Ini Ekott, PremiumTimes
February 1, 2014
The Nigerian Senate has come under intense pressure from the presidency, the petroleum ministry and the Nigerian National Petroleum Corporation [NNPC] to abandon a planned investigation into the disappearance of a staggering $48.9 billion (about N8 trillion) crude oil money, senators have told PREMIUM TIMES.
A Senate investigative hearing into the scandal, regarded as one of Nigeria’s biggest fraud, billed to commence Thursday, was rescheduled for next Tuesday.
Senators told PREMIUM TIMES the move was part of efforts by the upper chamber of parliament to deflect a growing pressure from multiple government offices, including the presidency, demanding that the probe be suspended.
Lawmakers said the government fears its defiant Central Bank Governor, Sanusi Lamido Sanusi, whose leaked letter to President Goodluck Jonathan first exposed the huge fraud, might provide even far more damaging details at a public hearing.
“The government is suspicious that Sanusi might embarrass President Jonathan and the administration at the hearing,” a senator familiar with the matter said. “So, the presidency and the petroleum ministry are pressuring us not to hold the hearing.
“But we have decided to go ahead. The best concession we made was to shift the hearing forward from Thursday to Tuesday. We can’t cancel it because Nigerians will ask questions.”
In his memo to the president in September 2013, Mr. Sanusi detailed how state-run oil firm, the NNPC, systematically sliced 76 percent of crude oil proceeds between 2012 and 2013, a heist that totalled $48.9 billion.
For each barrel of crude sold, Mr. Sanusi said referencing sales and shipping documents, the NNPC only paid 24 percent of the proceeds into federal government coffers, while the balance was siphoned in an unspecified account.
Many Nigerians fear the money may have been stolen by government officials, but the administration insists not a kobo is missing. Yet, it has failed to fully account for the funds which is the equivalent of Nigeria’s national budget for two years.
The Nigeria Governors’ Forum has called for extensive investigation, saying claims by the NNPC were unconvincing, and that it was suspicious the missing funds were in private pockets.
But the NNPC has since denied the CBN claims, accusing Mr. Sanusi of being ill-informed of the workings of the oil and gas sector. The corporation claimed the purported missing funds were received by other agencies of government, including the Federal Inland Revenue Service, FIRS, and the Department of Petroleum Resources, DPR.

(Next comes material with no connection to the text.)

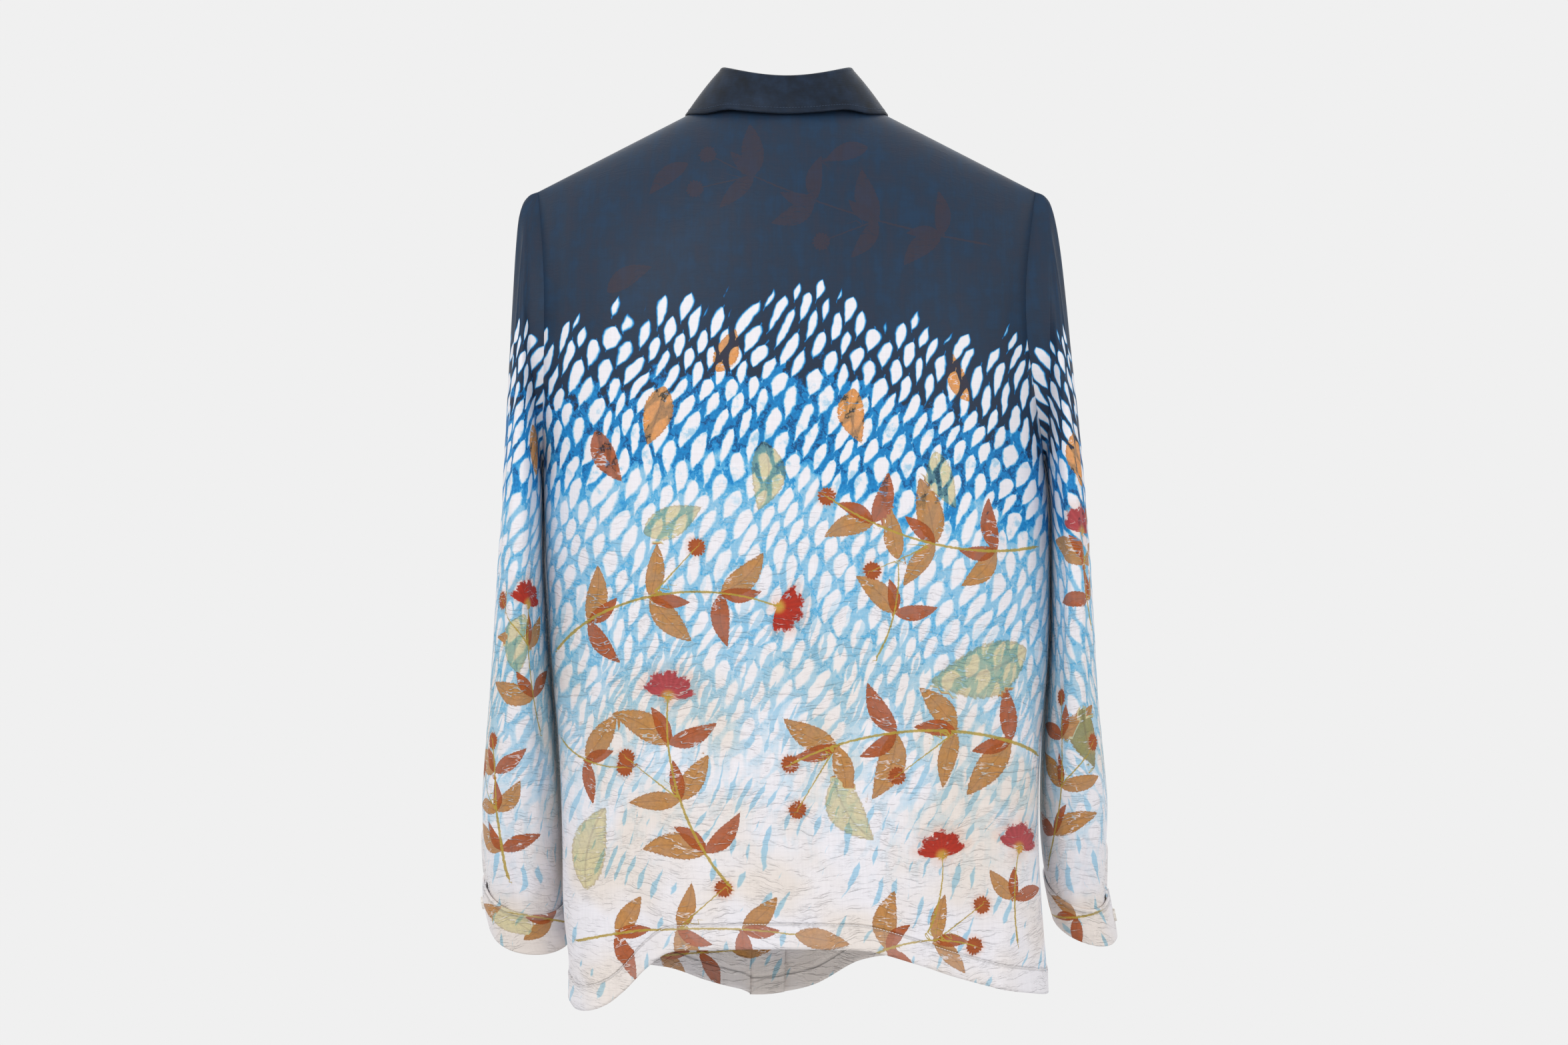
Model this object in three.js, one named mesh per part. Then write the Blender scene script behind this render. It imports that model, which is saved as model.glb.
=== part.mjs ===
// A long-sleeved button shirt, filled out as it is when worn, with nobody in it.
// Millimetres. +Z is up, the back faces -Y and the wearer's right is +X.
// The origin is the middle of the neck, level with the neck ends of the shoulder seams.
import * as THREE from 'three';

// ---------------------------------------------------------------- sizes
const CLOTH = 1.6;
const FOLDED_CLOTH = 2.2;
const COLLAR_CLOTH = 1.8;
const SEAM_GAP = 0.3;

const NECK = { half: 62, back: 54, front: 58 };
const SHOULDER = { x: 214.5, z: -78 };
const UNDERARM_Z = -310;
const ROUNDNESS = 2.5;
// How the body rounds from the shoulder line out to its full depth under the arm.
const SHOULDER_CURVE = {
  back: { flat: 2.6, rise: 0.55 },
  front: { flat: 2, rise: 0.8 },
};
const ARMHOLE_DEPTH = 0.45;

// The closing edges lap by twice this half width, on a line that drifts left as it falls.
const CLOSING = { half: 15, driftPerMm: 0.024, step: 1, shares: [0.27, 0.55, 0.78, 0.94] };
// The right front is lifted over the left one and comes back down past the lap.
const LAP_LIFT = FOLDED_CLOTH + 0.5;
const LAP_FADE = { from: 17, to: 45 };

// Steps are counted from the middle of the back to one end. The fall stops short of the
// middle of the front by an angle, and its points spread apart by another.
const STAND = { rise: 24.5, lean: 8, steps: 20, rows: 3 };
const FALL = { endAngle: 0.13, spread: 0.62, bow: 1.5, rows: 5, steps: 18 };

// A cuff's ends lap at its outer edge. The button sits in the middle of the lap.
const CUFF = { start: 0.16, lap: 0.32, lapLift: 2.4, swell: 1.2, steps: 30 };
const BUTTON = { radius: 5.75, thickness: 2.4, rim: 1.1, dish: 0.7, round: 0.6, sides: 12 };
const FRONT_BUTTONS = { count: 7, firstZ: -118, pitch: 92 };

// Folds fade out where the body is shallower than this.
const FOLD_DEPTH = 60;
// The first sleeve rings keep part of the armhole's shape, and less with every ring.
const SLEEVE_HEAD = { rings: 4, outShare: 0.9, downShare: 0.5 };

const ROWS_ABOVE = 14;
const ROWS_BELOW = 14;
const RING_POINTS = 2 * ROWS_ABOVE;

// The body's level sections: side seams, or armhole edges above the underarm, and depths.
const SECTIONS = [
  { z: -78, left: -214.5, right: 214.5, back: 128, front: 120 },
  { z: -120, left: -209.5, right: 208, back: 128, front: 120 },
  { z: -160, left: -206.5, right: 203.5, back: 128, front: 120 },
  { z: -205, left: -206, right: 204, back: 128, front: 121 },
  { z: -255, left: -207, right: 211, back: 128, front: 122 },
  { z: -310, left: -209, right: 221, back: 129, front: 124 },
  { z: -372, left: -208, right: 225.5, back: 130, front: 125 },
  { z: -473, left: -203, right: 225, back: 130, front: 126 },
  { z: -553, left: -196, right: 218.5, back: 129, front: 126 },
  { z: -631, left: -193, right: 216.5, back: 128, front: 125 },
  { z: -694, left: -192, right: 219.5, back: 127, front: 125 },
  { z: -745, left: -187, right: 223.5, back: 126, front: 124 },
  { z: -790, left: -188, right: 225, back: 125, front: 123 },
];

// The hem, from the left side seam to the right one.
const BACK_HEM = [
  { across: -1, z: -769 },
  { across: -0.95, z: -775 },
  { across: -0.85, z: -770 },
  { across: -0.76, z: -757 },
  { across: -0.66, z: -736 },
  { across: -0.56, z: -721 },
  { across: -0.4, z: -717.5 },
  { across: 0.12, z: -717 },
  { across: 0.27, z: -719 },
  { across: 0.42, z: -728 },
  { across: 0.6, z: -742 },
  { across: 0.78, z: -754 },
  { across: 0.92, z: -761 },
  { across: 1, z: -766 },
];
const FRONT_HEM = [
  { across: -1, z: -762 },
  { across: -0.8, z: -756 },
  { across: -0.62, z: -758 },
  { across: -0.45, z: -772 },
  { across: -0.2, z: -784 },
  { across: -0.03, z: -785 },
  { across: 0.1, z: -777 },
  { across: 0.24, z: -755 },
  { across: 0.45, z: -751 },
  { across: 0.75, z: -755 },
  { across: 1, z: -762 },
];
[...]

At an early meeting with the Senate in December, Finance Minister, Ngozi Okonjo-Iweala, told lawmakers the missing sum had been “reconciled” and that respective agencies — including Mr. Sanusi’s CBN– had realized that the outstanding figure was a “mere $10.8 billion”.
Mr. Sanusi rejected that figure, and pegged the outstanding sum at $12 billion.
Still, the finance minister claimed the outstanding $10.8 billion was not “missing” as the process of “reconciling” the accounts continued.
But in a surprising twist, the NNPC, offering no new proofs, now claims the outstanding $10.8 billion was spent on fuel subsidy and maintenance of oil pipelines.
The Senate Committee on Finance now wants to get to the root of that discrepancy. Senators said they were pushing ahead with their investigation and the House of Representatives has indicated it might be conducting a separate probe.
The Senate committee on finance, which is conducting the probe, said Friday it has received submissions from some agencies of government ahead of the commencement of the public hearing.
Its chairman, Ahmed Makarfi, however denied facing any pressures.
“I’m not aware of any pressures, and as far as I know, relevant MDAs are making their written submissions,” said Mr. Makarfi told PREMIUM TIMES late Friday via a text message.
But in separate interviews, some members of the committee said they were facing increasing pressure from the executive and the presidency to abandon any inquiry into the missing money.
Those who spoke to us insisted their names be withheld because of the sensitivity of the matter.
“Our chairman is only being diplomatic,” one of our sources said. “There is pressure everywhere but we want to go ahead because our integrity is at stake.”
Our sources said the government is uncomfortable that Mr. Sanusi, whom the president has asked to resign from his post ahead of the expiration of his tenure in June, might make far more damaging revelations if allowed to testify publicly.
On the contrary, the presidency has offered to allow the hearing proceed if the Senate committee would avail it of Mr. Sanusi’s submitted presentation to enable administration officials prepare an appropriate rebuttal.
The lawmakers said they rejected that suggestion.
Neither the presidency nor the CBN spokespersons responded to our inquiries on the matter on Friday.